▶ _Objective_: From the line containing "for item in" through the line containing "for node in", retype each line exactly; include both end lines and nothing beyond them.

▶ _Data extract_:
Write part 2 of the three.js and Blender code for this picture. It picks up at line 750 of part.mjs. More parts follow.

...

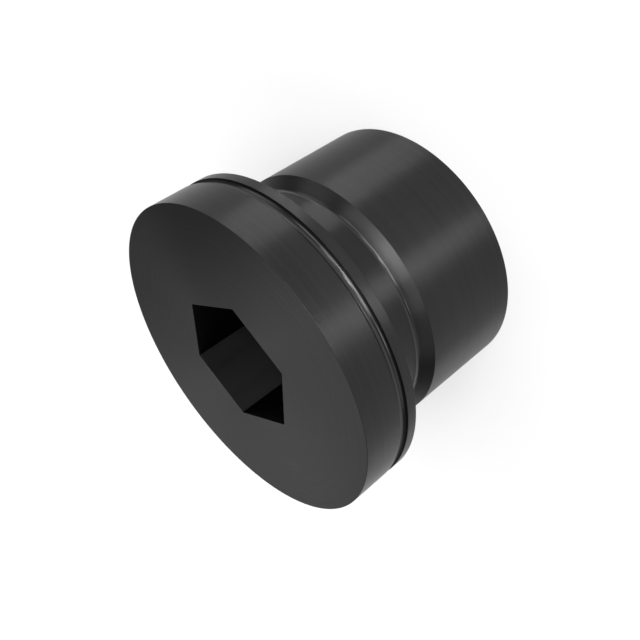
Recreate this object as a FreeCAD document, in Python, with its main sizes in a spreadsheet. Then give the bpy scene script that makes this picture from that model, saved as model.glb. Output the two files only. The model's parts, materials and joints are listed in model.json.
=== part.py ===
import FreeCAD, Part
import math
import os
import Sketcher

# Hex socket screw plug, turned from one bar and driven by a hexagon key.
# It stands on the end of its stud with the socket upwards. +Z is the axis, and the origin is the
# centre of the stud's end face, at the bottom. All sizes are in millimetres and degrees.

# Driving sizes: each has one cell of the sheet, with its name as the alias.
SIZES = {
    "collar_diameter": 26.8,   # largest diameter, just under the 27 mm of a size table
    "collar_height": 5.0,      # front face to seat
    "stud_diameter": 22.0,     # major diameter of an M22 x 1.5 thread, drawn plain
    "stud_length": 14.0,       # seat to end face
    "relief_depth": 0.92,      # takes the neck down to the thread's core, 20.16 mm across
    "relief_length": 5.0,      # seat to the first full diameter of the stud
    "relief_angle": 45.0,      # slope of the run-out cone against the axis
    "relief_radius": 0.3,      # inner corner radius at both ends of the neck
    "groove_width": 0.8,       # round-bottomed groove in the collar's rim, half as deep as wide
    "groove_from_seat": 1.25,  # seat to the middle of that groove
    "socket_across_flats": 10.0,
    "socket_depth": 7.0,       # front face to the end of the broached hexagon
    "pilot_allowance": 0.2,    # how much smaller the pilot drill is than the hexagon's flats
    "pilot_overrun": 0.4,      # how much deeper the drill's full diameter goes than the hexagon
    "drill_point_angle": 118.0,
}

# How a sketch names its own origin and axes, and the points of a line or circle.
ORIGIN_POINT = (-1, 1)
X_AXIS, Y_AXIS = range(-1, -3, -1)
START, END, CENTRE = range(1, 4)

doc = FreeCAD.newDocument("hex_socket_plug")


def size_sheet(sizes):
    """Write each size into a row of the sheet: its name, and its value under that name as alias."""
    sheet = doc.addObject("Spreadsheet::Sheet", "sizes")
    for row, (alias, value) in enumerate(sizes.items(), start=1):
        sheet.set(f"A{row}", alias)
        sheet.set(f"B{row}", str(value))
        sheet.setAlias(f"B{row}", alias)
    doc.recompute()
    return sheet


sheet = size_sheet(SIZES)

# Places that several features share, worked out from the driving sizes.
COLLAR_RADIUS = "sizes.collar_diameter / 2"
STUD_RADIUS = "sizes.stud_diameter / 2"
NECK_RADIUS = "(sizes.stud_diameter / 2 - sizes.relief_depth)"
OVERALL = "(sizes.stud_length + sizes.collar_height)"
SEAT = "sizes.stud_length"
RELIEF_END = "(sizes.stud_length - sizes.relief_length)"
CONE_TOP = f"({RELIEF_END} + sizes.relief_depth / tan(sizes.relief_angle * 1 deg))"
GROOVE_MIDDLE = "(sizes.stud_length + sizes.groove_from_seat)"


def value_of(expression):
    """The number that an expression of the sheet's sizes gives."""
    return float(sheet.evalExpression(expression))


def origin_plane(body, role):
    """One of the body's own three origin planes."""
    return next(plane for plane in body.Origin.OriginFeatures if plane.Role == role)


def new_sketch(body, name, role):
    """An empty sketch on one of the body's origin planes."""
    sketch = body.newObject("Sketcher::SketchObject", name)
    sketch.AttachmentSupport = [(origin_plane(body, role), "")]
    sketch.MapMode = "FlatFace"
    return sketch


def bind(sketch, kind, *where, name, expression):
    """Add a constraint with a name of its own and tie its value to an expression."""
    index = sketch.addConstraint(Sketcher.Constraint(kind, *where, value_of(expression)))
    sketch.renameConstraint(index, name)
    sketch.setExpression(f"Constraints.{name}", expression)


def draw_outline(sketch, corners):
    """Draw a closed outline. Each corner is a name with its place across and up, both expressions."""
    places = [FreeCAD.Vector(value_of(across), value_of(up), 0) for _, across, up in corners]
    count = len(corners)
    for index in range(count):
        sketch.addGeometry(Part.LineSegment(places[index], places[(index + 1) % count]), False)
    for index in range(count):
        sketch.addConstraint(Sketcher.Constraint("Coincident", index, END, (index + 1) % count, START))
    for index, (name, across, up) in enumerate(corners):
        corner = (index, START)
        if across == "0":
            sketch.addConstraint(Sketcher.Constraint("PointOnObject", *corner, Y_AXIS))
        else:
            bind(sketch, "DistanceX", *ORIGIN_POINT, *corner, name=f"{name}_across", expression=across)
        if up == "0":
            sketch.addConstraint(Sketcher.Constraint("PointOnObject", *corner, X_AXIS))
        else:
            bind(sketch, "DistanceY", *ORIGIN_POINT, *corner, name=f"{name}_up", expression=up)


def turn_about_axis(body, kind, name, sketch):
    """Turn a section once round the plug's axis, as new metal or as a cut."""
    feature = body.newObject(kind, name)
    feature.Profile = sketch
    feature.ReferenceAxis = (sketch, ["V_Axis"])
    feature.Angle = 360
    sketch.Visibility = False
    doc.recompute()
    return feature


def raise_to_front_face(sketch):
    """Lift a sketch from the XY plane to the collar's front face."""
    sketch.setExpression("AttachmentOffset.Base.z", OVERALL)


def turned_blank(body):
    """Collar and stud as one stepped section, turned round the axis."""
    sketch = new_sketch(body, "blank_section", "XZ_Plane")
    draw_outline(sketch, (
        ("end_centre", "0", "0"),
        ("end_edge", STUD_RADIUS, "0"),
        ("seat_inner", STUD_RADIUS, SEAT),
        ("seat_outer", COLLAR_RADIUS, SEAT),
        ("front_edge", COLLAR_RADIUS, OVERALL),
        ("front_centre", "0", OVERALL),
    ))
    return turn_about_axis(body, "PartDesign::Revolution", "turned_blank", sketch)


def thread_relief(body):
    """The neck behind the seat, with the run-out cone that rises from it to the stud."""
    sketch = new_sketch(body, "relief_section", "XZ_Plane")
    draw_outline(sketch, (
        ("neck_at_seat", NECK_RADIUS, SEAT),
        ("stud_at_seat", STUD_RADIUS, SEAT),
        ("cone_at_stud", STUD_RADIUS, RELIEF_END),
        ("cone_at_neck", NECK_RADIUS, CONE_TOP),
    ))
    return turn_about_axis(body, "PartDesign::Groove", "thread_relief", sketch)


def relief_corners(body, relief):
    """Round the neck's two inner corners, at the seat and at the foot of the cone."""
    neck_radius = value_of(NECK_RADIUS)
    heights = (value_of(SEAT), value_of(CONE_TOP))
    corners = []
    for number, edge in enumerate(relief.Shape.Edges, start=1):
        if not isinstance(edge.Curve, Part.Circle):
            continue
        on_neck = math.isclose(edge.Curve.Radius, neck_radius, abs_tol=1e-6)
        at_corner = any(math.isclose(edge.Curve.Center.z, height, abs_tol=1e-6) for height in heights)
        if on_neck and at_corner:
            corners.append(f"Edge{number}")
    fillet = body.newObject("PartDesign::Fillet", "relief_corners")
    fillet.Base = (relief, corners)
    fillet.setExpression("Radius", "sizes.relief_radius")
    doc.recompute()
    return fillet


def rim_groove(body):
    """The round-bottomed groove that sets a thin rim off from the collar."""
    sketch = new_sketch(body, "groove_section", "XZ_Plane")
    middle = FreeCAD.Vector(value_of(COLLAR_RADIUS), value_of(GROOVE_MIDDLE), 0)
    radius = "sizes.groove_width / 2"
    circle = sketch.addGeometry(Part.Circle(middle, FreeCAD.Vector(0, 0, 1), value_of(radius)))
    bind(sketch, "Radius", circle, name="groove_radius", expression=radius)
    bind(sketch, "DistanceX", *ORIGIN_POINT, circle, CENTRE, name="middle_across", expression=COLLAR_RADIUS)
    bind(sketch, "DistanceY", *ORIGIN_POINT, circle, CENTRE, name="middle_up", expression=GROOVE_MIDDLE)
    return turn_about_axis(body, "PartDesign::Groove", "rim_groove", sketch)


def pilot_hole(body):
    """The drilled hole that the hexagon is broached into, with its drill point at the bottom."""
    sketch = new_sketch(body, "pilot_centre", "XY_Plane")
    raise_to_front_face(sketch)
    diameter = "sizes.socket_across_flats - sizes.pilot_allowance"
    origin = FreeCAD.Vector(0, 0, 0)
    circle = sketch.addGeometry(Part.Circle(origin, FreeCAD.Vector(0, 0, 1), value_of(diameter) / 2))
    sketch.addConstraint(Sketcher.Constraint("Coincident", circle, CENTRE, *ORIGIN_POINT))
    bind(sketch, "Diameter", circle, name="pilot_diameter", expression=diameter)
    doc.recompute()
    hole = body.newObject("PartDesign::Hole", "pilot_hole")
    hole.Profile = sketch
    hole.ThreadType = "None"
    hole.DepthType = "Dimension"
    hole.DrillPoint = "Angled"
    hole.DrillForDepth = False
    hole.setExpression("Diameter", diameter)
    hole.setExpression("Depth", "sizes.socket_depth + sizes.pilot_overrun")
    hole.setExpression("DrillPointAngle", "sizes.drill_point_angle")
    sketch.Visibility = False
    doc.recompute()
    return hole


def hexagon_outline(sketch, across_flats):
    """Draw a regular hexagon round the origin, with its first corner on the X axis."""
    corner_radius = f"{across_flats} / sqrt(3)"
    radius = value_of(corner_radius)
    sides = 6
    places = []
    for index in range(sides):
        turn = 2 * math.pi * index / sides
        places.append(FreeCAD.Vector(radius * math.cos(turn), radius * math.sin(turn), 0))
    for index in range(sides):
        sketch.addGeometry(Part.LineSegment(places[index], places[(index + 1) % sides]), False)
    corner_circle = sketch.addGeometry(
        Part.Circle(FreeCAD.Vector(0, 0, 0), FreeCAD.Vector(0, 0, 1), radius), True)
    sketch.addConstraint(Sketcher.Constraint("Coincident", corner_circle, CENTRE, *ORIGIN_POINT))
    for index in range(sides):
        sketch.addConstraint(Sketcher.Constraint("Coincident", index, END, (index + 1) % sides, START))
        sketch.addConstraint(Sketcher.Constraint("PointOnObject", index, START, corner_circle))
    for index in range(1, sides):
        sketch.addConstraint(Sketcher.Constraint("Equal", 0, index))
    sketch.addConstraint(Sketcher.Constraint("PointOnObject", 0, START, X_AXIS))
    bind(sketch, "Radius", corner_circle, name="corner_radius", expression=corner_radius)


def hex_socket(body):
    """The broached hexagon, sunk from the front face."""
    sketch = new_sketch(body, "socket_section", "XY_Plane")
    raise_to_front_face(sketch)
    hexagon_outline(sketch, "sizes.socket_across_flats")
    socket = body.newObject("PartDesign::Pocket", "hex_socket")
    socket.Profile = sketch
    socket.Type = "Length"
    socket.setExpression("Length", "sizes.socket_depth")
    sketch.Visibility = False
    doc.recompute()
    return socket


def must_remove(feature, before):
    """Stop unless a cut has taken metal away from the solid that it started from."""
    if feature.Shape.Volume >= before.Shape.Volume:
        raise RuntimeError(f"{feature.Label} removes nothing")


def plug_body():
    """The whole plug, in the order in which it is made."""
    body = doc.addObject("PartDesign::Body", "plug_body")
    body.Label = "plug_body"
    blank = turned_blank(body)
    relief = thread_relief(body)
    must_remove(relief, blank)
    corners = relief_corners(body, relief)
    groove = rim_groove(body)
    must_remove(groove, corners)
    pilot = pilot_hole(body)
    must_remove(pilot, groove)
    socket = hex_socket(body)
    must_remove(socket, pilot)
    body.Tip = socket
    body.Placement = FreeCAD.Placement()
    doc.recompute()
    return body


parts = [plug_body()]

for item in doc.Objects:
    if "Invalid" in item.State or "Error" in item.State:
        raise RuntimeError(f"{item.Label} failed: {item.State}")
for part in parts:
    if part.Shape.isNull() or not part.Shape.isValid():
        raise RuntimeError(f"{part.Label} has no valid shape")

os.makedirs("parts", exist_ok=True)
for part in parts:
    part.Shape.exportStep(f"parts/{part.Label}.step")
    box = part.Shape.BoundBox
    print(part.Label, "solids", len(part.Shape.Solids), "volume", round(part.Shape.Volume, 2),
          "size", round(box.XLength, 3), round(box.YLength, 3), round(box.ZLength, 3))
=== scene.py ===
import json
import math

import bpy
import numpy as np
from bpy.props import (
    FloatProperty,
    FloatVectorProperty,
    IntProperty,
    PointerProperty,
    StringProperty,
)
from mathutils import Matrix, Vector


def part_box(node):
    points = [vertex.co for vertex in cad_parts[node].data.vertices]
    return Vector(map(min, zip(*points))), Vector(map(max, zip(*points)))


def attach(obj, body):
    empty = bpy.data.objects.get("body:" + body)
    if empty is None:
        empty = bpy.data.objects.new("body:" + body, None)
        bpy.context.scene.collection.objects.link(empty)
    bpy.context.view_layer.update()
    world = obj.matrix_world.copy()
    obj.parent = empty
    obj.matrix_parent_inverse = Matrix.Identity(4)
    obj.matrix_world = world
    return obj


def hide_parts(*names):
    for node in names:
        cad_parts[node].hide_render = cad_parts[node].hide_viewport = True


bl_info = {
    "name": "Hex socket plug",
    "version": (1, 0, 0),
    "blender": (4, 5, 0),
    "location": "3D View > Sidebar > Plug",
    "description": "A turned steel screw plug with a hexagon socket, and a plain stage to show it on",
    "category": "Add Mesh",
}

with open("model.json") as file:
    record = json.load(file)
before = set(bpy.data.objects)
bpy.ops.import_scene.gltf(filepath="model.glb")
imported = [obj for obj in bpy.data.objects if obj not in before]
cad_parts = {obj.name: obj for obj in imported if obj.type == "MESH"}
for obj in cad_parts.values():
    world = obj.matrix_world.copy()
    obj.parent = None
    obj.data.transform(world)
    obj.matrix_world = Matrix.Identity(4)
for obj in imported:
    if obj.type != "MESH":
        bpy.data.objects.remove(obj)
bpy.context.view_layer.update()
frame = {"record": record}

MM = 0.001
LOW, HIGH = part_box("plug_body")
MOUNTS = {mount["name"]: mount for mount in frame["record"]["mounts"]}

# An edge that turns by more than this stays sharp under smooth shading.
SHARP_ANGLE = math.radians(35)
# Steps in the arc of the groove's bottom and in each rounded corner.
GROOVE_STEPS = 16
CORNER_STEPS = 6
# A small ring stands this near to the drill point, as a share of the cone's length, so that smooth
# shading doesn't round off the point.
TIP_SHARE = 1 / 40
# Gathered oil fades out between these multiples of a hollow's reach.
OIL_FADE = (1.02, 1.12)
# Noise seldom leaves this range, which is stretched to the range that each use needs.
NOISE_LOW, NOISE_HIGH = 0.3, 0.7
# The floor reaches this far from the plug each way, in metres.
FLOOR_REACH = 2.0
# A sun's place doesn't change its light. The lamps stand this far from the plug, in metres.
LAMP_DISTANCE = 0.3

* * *

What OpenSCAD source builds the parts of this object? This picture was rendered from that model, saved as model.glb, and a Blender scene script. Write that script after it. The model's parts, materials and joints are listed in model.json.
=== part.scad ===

▶ _Solution_:
for item in doc.Objects:
    if "Invalid" in item.State or "Error" in item.State:
        raise RuntimeError(f"{item.Label} failed: {item.State}")
for part in parts:
    if part.Shape.isNull() or not part.Shape.isValid():
        raise RuntimeError(f"{part.Label} has no valid shape")

os.makedirs("parts", exist_ok=True)
for part in parts:
    part.Shape.exportStep(f"parts/{part.Label}.step")
    box = part.Shape.BoundBox
    print(part.Label, "solids", len(part.Shape.Solids), "volume", round(part.Shape.Volume, 2),
          "size", round(box.XLength, 3), round(box.YLength, 3), round(box.ZLength, 3))
=== scene.py ===
import json
import math

import bpy
import numpy as np
from bpy.props import (
    FloatProperty,
    FloatVectorProperty,
    IntProperty,
    PointerProperty,
    StringProperty,
)
from mathutils import Matrix, Vector


def part_box(node):
    points = [vertex.co for vertex in cad_parts[node].data.vertices]
    return Vector(map(min, zip(*points))), Vector(map(max, zip(*points)))


def attach(obj, body):
    empty = bpy.data.objects.get("body:" + body)
    if empty is None:
        empty = bpy.data.objects.new("body:" + body, None)
        bpy.context.scene.collection.objects.link(empty)
    bpy.context.view_layer.update()
    world = obj.matrix_world.copy()
    obj.parent = empty
    obj.matrix_parent_inverse = Matrix.Identity(4)
    obj.matrix_world = world
    return obj


def hide_parts(*names):
    for node in names:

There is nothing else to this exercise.